Le visage, c'est celui de Christopher Walken dont le jeu oscille sans arrêt entre la plus sobre retenue et un côté constamment halluciné. Derrière son regard pâle se dessine immédiatement une certaine violence (qui sera omniprésente quoique très stylisée au cours du récit) tandis que sa silhouette évoque également celle d'un fantôme et d'un roi promis à la déchéance. King of New York sera la tragédie d'un homme ridicule, d'une silhouette shakespearienne perdue au milieu de l'enfer urbain.
Comme dans New York, deux heures du matin, Ferrara nous plonge dans le monde grouillant de cet univers urbain avec ces boîtes branchées (le « Plaza » où règne White), ces petits voyous qui s'entre-tuent et ce monde de la nuit, vision sombre d'une humanité en pleine décadence, entièrement soumise à l'unique dieu argent (avec ce que cela suppose de débauche de sexe et de drogue, le tout sur une musique hip-hop en plein essor). Cette atmosphère est fort bien rendue par une magnifique photographie qui joue sur des teintes bleutées (mais sans le maniérisme des photos « actuelles » que l'on retrouve, par exemple, chez Mann ou dans les premiers Fincher) et les ambiances nocturnes.

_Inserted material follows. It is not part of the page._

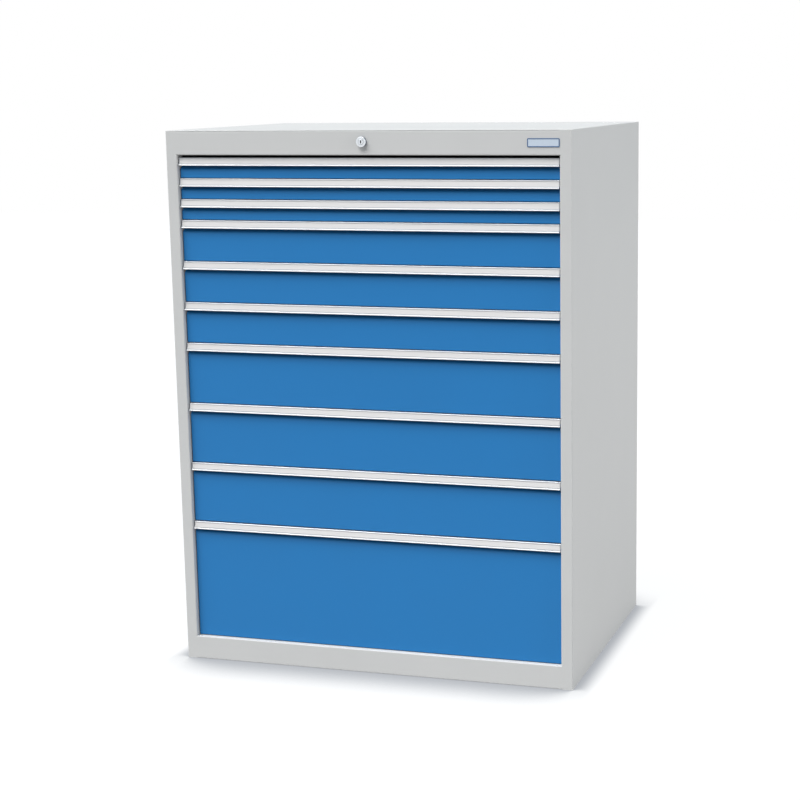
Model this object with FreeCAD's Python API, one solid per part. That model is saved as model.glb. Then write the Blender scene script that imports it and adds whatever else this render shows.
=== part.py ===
import FreeCAD, Part
import math
import os

# Floor-standing sheet-steel cabinet with ten full-width drawers on telescopic slides and a central lock.
# Millimetres. X runs to the right, Y to the back, Z up; the origin is on the floor, below the middle.

# Carcass: folded and welded sheet steel
cabinet_width = 1005.0
cabinet_depth = 736.0
slot_heights = [50.0, 50.0, 50.0, 100.0, 100.0, 100.0, 150.0, 150.0, 150.0, 300.0]  # top drawer first
plinth_height = 60.0        # floor to the foot of the lowest drawer slot
head_height = 60.0          # top of the highest slot to the top of the cabinet
head_gap = 2.0              # free height above the highest slot
sill_drop = 1.7             # sill below the lowest slot
sheet = 1.5                 # carcass sheet
fold_radius = 2.5           # outside radius of the carcass folds
stile_width = 28.0
jamb_depth = 30.0           # stile and rails are folded back this far round the opening
rear_return = 25.0          # side walls are folded in this far at the back
foot_return = 30.0          # and at the floor
top_flange = 20.0           # stiffening flanges under the top plate
top_edge = 0.9              # the top plate's edges are broken by this much
pan_flange = 25.0           # floor pan is folded down this far at its sides
back_sheet = 1.2
swage_depth = 6.0           # pressed stiffening grooves of the back wall
swage_width = 40.0
swage_offset = 200.0        # groove centres from the middle of the cabinet
swage_gap = 0.5             # floor pan's notches stand this far off the grooves

# Slotted uprights that carry the slides
upright_width = 40.0
upright_front = 13.0        # front upright stands this far behind the jamb
rail_tail = 26.0            # cabinet rails run on this far behind the rear upright
upright_head = 25.0         # uprights end this far below the top
raster = 50.0               # pitch of the slots
slot_length = 14.0
slot_width = 4.0

# Three-part telescopic slides
slide_thickness = 24.8
slide_height = 30.0
slide_rise = 14.0           # slot foot to slide foot
slide_sheet = 1.6
rail_gap = 0.4              # running gap between the rails, where the balls run
cabinet_rail_depth = 13.0
cabinet_rail_lip = 4.0
middle_rail_depth = 21.2
middle_rail_lip = 3.6
drawer_rail_lip = 2.0
slide_setback = 11.0        # slides start this far behind the jamb
cabinet_rail_overrun = 27.0  # cabinet rails run on this far behind the drawer rails
hook_width = 2.0
hook_height = 10.0
hook_depth = 5.0            # hooks of the cabinet rails reach this far through the uprights

# Drawers
front_side_gap = 2.5        # opening's edge to the drawer front
front_recess = 12.0         # frame's face to the drawer front's face
front_depth = 17.5
front_drop = 3.0            # drawer front reaches this far below its slot
front_gap = 1.2             # sill to the lowest drawer front
front_flange = 14.0         # flanges of the drawer front against the tray
drawer_sheet = 1.2
front_fold_radius = 2.0
finger_recess = 13.0        # drawer front is set back this far behind the handle's lip
finger_wall = 17.5          # height of the part that is set back
finger_slope = 8.2          # height of the slope below it
knee_radius = 6.0           # fold at the foot of the slope
rear_space = 104.1          # drawer back to the cabinet's back face
tray_rise = 2.2             # slot foot to the underside of the tray
tray_top_gap = 6.0          # tray's rim below its slot's top
tray_hem = 5.0              # side walls are folded in this far at the rim

# Handle strip: aluminium section with a label channel in its leaning lip
handle_drop = 4.4           # handle below its slot's top
handle_recess = 2.5         # frame's face to the handle's bead
handle_height = 19.2
handle_wall = 1.5
handle_leg = 15.0           # leg that stands on the drawer front
lip_thickness = 2.6
lip_lean = 3.0              # lip's top lies this far behind its foot
lip_edge = 0.7              # the lip's upper edge is broken by this much
label_top = 2.2             # lip's top edge to the label channel
label_height = 11.8
label_depth = 1.2
label_undercut = 0.7
label_keeper = 0.5          # thickness of the keepers that hold the label strip
bead_height = 2.8           # rolled bead at the lip's foot
bead_proud = 1.4            # in front of the lip
bead_back = 0.8             # and behind it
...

Quant aux mouvements de caméra qui glissent en de longs travellings accompagnant le personnage ou, au contraire, qui circonscrivent un territoire de plus en plus limité ; ils donnent au film un côté « opéra » qui pourrait le rapprocher des grandes œuvres de Coppola ou Scorsese.
Pourtant, King of New York n'a rien d'un traditionnel film de « mafieux » (aussi bons soient-ils). On ne trouve pas chez Ferrara cette fascination qu'il peut y avoir pour les gangsters chez Scorsese ou De Palma. Frank White n'est pas Tony Montana et il n'est pas non plus l'image d'un certain artisanat « à l'ancienne » comme chez Scorsese. Ferrara le précise bien dans l'entretien qu'il a donné à Nicole Brenez : son personnage est une métaphore. Si Frank White est un mafieux, il pourrait tout autant être un homme d'affaires ou un trader : une image de l'argent devenu sphère autonome et nouvelle divinité. Le film affiche constamment une volonté de démystification de la figure du gangster : White se considère comme le « roi de New York » alors qu'il n'est absolument rien, une sorte de quintessence du vide de l'époque. Par ailleurs, Ferrara donne parfois une tournure presque « politique » à l'affrontement entre White et les forces de l'ordre (menées par David Caruso en chien fougueux) : alors que le mafieux parvenu roule sur l'or en tuant des gens, la flicaille qui risque sa peau pour 35000 dollars par an apparaît comme le dindon de la farce.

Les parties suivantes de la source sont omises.